Nepal has been on my mind, in my dreams and carefully held within my heart. It isn’t just a country to me, it stands for freedom, questioning the truth and accepting the ebb and flow of life. The people, the language, the humble reverence of acknowledging that we are all humans with a brilliant light to share has driven me to return; this time armed with a plan to learn and soak in even more beauty and culture. I’m working as an Artist in Residence at a gallery in Patan Dhoka, older than the rest of Kathmandu. Durbar Square is around the corner filled with temples and stupas of respected deities, unfortunately it was effected by a terrible earthquake about 3 years ago, leaving it with damage. Earthquake damage that has shaken the physical spiritual atmosphere, though as I get to know this country, they seem to be determined to continue and rebuild; even without wealth or resources. Determination that can change the world. That is what inspires me. That is what keeps me going through the rough and tumble of the art world that can be very cut throat.
Art doesn’t have to be competitive. Art comes from within, which is why it is unique to each person. Why do we copy each other? Why do we obsess over details that come naturally to others when we are thinking in a different direction. Is it the insecurity, the fear that we are not the best human we can be? Maybe it’s the desire to be better, to be the inspiration instead of the inspired. Let us not forget, each experience we have leads to the next and leads to inspiration and leads to growth and understanding if we allow it.

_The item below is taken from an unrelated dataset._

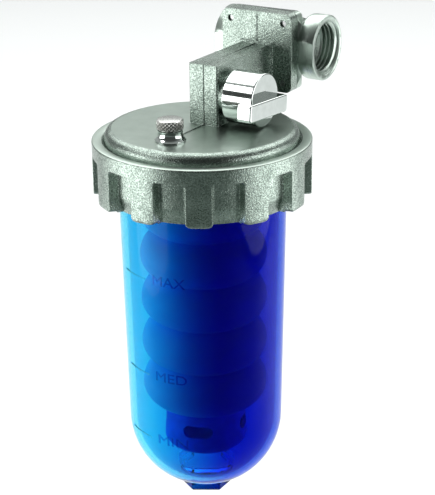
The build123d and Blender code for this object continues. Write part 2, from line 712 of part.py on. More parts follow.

What am I allowing from this experience that I’ve just started? I’m determined to have fun, to be positive and let life take the lead for a bit. I’m allowing my heart to be open and light, even through the pain of knowing how much I hurt my travel companion. I’m hoping he’ll decide to grow too and we can share in this trip of a lifetime. Nepal, my love, I’ll see you soon. First, let’s see what Singapore has to offer.